• [Problem to work on] Repeat each line exactly as it is written.

-- START OF Data section --

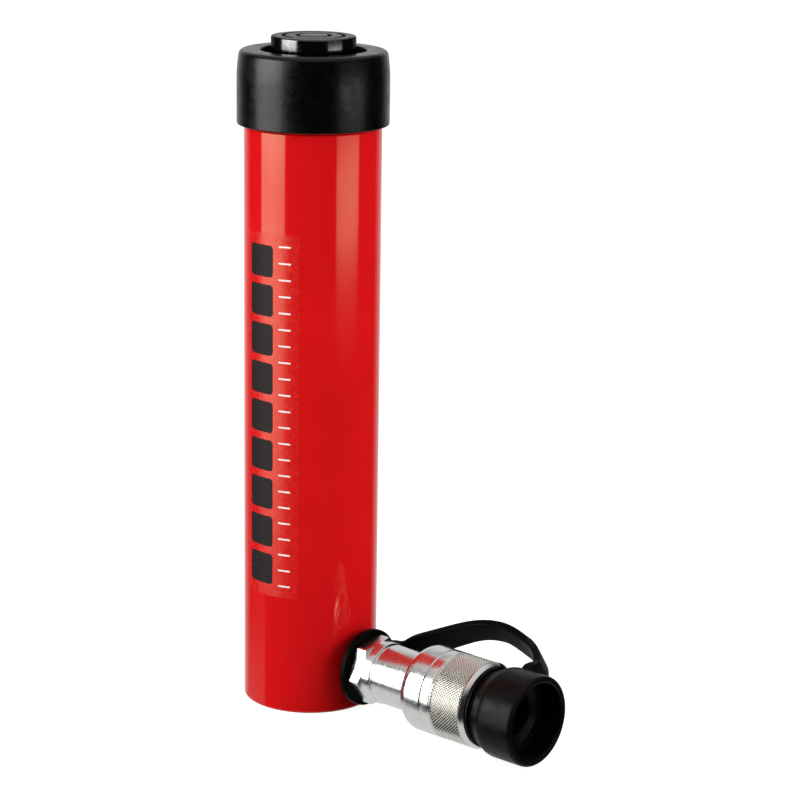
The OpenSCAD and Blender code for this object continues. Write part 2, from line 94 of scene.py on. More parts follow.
def make_camera():
    """Camera, given by its place round the plunger's axis. Its distances are in metres."""
    distance, height = 1.0542, 0.4033
    pan_right, tilt_down, roll = (math.radians(a) for a in (2.03, 14.50, 0.82))
    out = Vector((math.sin(CAMERA_AZIMUTH), -math.cos(CAMERA_AZIMUTH), 0))
    heading = math.atan2(-out.y, -out.x) - pan_right
    forward = Vector((math.cos(heading) * math.cos(tilt_down),
                      math.sin(heading) * math.cos(tilt_down), -math.sin(tilt_down)))
    level = Vector((math.sin(heading), -math.cos(heading), 0))
    right = level * math.cos(roll) + level.cross(forward) * math.sin(roll)
    up = right.cross(forward)
    data = bpy.data.cameras.new("camera")
    data.sensor_width = 36.0
    data.lens = 115.8
    data.clip_start = 0.01
    data.clip_end = 50
    camera = bpy.data.objects.new("camera", data)
    bpy.context.scene.collection.objects.link(camera)
    turned = Matrix((right, up, -forward)).transposed().to_4x4()
    camera.matrix_world = Matrix.Translation(out * distance + Vector((0, 0, height))) @ turned
    bpy.context.scene.camera = camera


def aim(obj, place, target):
    obj.location = place
    obj.rotation_euler = (Vector(target) - Vector(place)).to_track_quat("-Z", "Y").to_euler()


SOFTBOX_DISTANCE = 1.1


def softbox(name, turn, width, levels):
    """Upright softbox, turned round the object from the camera's side, in degrees. levels are
    (height, radiance) pairs from its lower edge to its upper one. It glows less towards its sides."""
    angle = CAMERA_AZIMUTH + math.radians(turn)
    away = Vector((math.sin(angle), -math.cos(angle), 0))
    side = Vector((-away.y, away.x, 0)) * width / 2
    low, high = levels[0][0], levels[-1][0]
    feet = away * SOFTBOX_DISTANCE
    corners = [feet + side + Vector((0, 0, low)), feet - side + Vector((0, 0, low)),
               feet - side + Vector((0, 0, high)), feet + side + Vector((0, 0, high))]
    mesh = bpy.data.meshes.new(name)
    mesh.from_pydata(corners, [], [(0, 1, 2, 3)])
    panel_uv = mesh.uv_layers.new(name="panel")
    for corner, place in zip(panel_uv.data, ((0, 0), (1, 0), (1, 1), (0, 1))):
        corner.uv = place
    panel = bpy.data.objects.new(name, mesh)
    bpy.context.scene.collection.objects.link(panel)
    panel.visible_camera = False
    glow = bpy.data.materials.new(name)
    glow.use_nodes = True
    tree = glow.node_tree
    tree.nodes.clear()
    out = tree.nodes.new("ShaderNodeOutputMaterial")
    lamp = tree.nodes.new("ShaderNodeEmission")
    place = tree.nodes.new("ShaderNodeTexCoord")
    split = tree.nodes.new("ShaderNodeSeparateXYZ")
    tree.links.new(place.outputs["UV"], split.inputs[0])
    sides = ramp(tree, split.outputs["X"], [(0, 0), (0.07, 0.8), (0.5, 1), (0.93, 0.8), (1, 0)])
    brightest = max(radiance for _, radiance in levels)
    rise = ramp(tree, split.outputs["Y"],
                [((height - low) / (high - low), radiance / brightest) for height, radiance in levels])
    product = multiply(tree, multiply(tree, sides, rise), brightest)
    tree.links.new(product, lamp.inputs["Strength"])
    tree.links.new(lamp.outputs[0], out.inputs["Surface"])
    mesh.materials.append(glow)


def area_light(name, turn, distance, height, size, power, in_reflections=True):
    """Square lamp, turned round the object from the camera's side, in degrees, and aimed at it."""
    data = bpy.data.lights.new(name, "AREA")
    data.shape = "SQUARE"
    data.size = size
    data.energy = power
    lamp = bpy.data.objects.new(name, data)
    bpy.context.scene.collection.objects.link(lamp)
    lamp.visible_camera = False
    lamp.visible_glossy = in_reflections
    angle = CAMERA_AZIMUTH + math.radians(turn)
    aim(lamp, (distance * math.sin(angle), -distance * math.cos(angle), height), (0, 0, 0.1))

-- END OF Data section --

• [Exercise output]
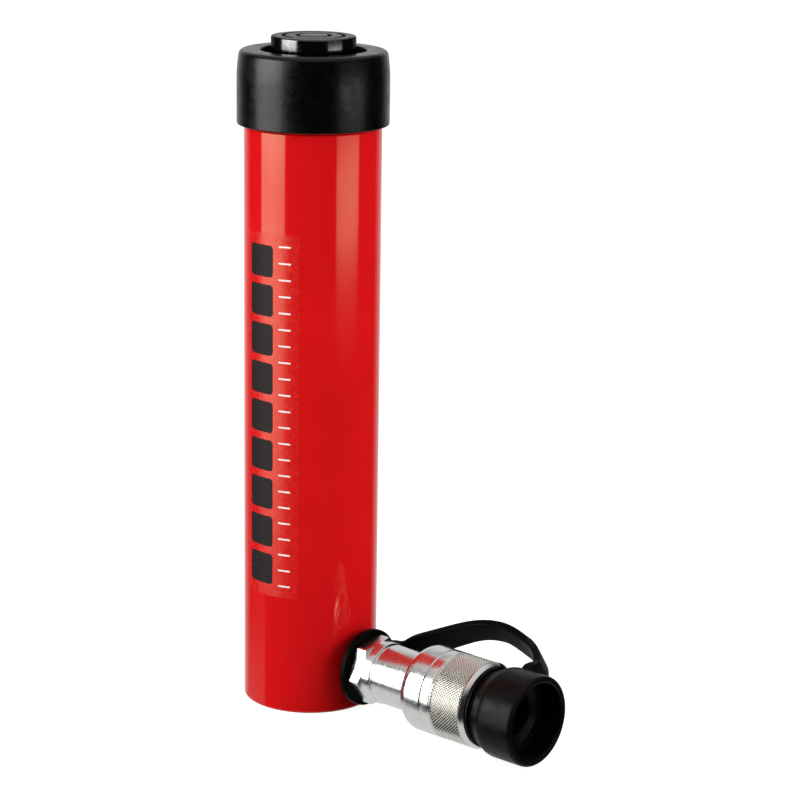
The OpenSCAD and Blender code for this object continues. Write part 2, from line 94 of scene.py on. More parts follow.
def make_camera():
    """Camera, given by its place round the plunger's axis. Its distances are in metres."""
    distance, height = 1.0542, 0.4033
    pan_right, tilt_down, roll = (math.radians(a) for a in (2.03, 14.50, 0.82))
    out = Vector((math.sin(CAMERA_AZIMUTH), -math.cos(CAMERA_AZIMUTH), 0))
    heading = math.atan2(-out.y, -out.x) - pan_right
    forward = Vector((math.cos(heading) * math.cos(tilt_down),
                      math.sin(heading) * math.cos(tilt_down), -math.sin(tilt_down)))
    level = Vector((math.sin(heading), -math.cos(heading), 0))
    right = level * math.cos(roll) + level.cross(forward) * math.sin(roll)
    up = right.cross(forward)
    data = bpy.data.cameras.new("camera")
    data.sensor_width = 36.0
    data.lens = 115.8
    data.clip_start = 0.01
    data.clip_end = 50
    camera = bpy.data.objects.new("camera", data)
    bpy.context.scene.collection.objects.link(camera)
    turned = Matrix((right, up, -forward)).transposed().to_4x4()
    camera.matrix_world = Matrix.Translation(out * distance + Vector((0, 0, height))) @ turned
    bpy.context.scene.camera = camera


def aim(obj, place, target):
    obj.location = place
    obj.rotation_euler = (Vector(target) - Vector(place)).to_track_quat("-Z", "Y").to_euler()


SOFTBOX_DISTANCE = 1.1


def softbox(name, turn, width, levels):
    """Upright softbox, turned round the object from the camera's side, in degrees. levels are
    (height, radiance) pairs from its lower edge to its upper one. It glows less towards its sides."""
    angle = CAMERA_AZIMUTH + math.radians(turn)
    away = Vector((math.sin(angle), -math.cos(angle), 0))
    side = Vector((-away.y, away.x, 0)) * width / 2
    low, high = levels[0][0], levels[-1][0]
    feet = away * SOFTBOX_DISTANCE
    corners = [feet + side + Vector((0, 0, low)), feet - side + Vector((0, 0, low)),
               feet - side + Vector((0, 0, high)), feet + side + Vector((0, 0, high))]
    mesh = bpy.data.meshes.new(name)
    mesh.from_pydata(corners, [], [(0, 1, 2, 3)])
    panel_uv = mesh.uv_layers.new(name="panel")
    for corner, place in zip(panel_uv.data, ((0, 0), (1, 0), (1, 1), (0, 1))):
        corner.uv = place
    panel = bpy.data.objects.new(name, mesh)
    bpy.context.scene.collection.objects.link(panel)
    panel.visible_camera = False
    glow = bpy.data.materials.new(name)
    glow.use_nodes = True
    tree = glow.node_tree
    tree.nodes.clear()
    out = tree.nodes.new("ShaderNodeOutputMaterial")
    lamp = tree.nodes.new("ShaderNodeEmission")
    place = tree.nodes.new("ShaderNodeTexCoord")
    split = tree.nodes.new("ShaderNodeSeparateXYZ")
    tree.links.new(place.outputs["UV"], split.inputs[0])
    sides = ramp(tree, split.outputs["X"], [(0, 0), (0.07, 0.8), (0.5, 1), (0.93, 0.8), (1, 0)])
    brightest = max(radiance for _, radiance in levels)
    rise = ramp(tree, split.outputs["Y"],
                [((height - low) / (high - low), radiance / brightest) for height, radiance in levels])
    product = multiply(tree, multiply(tree, sides, rise), brightest)
    tree.links.new(product, lamp.inputs["Strength"])
    tree.links.new(lamp.outputs[0], out.inputs["Surface"])
    mesh.materials.append(glow)


def area_light(name, turn, distance, height, size, power, in_reflections=True):
    """Square lamp, turned round the object from the camera's side, in degrees, and aimed at it."""
    data = bpy.data.lights.new(name, "AREA")
    data.shape = "SQUARE"
    data.size = size
    data.energy = power
    lamp = bpy.data.objects.new(name, data)
    bpy.context.scene.collection.objects.link(lamp)
    lamp.visible_camera = False
    lamp.visible_glossy = in_reflections
    angle = CAMERA_AZIMUTH + math.radians(turn)
    aim(lamp, (distance * math.sin(angle), -distance * math.cos(angle), height), (0, 0, 0.1))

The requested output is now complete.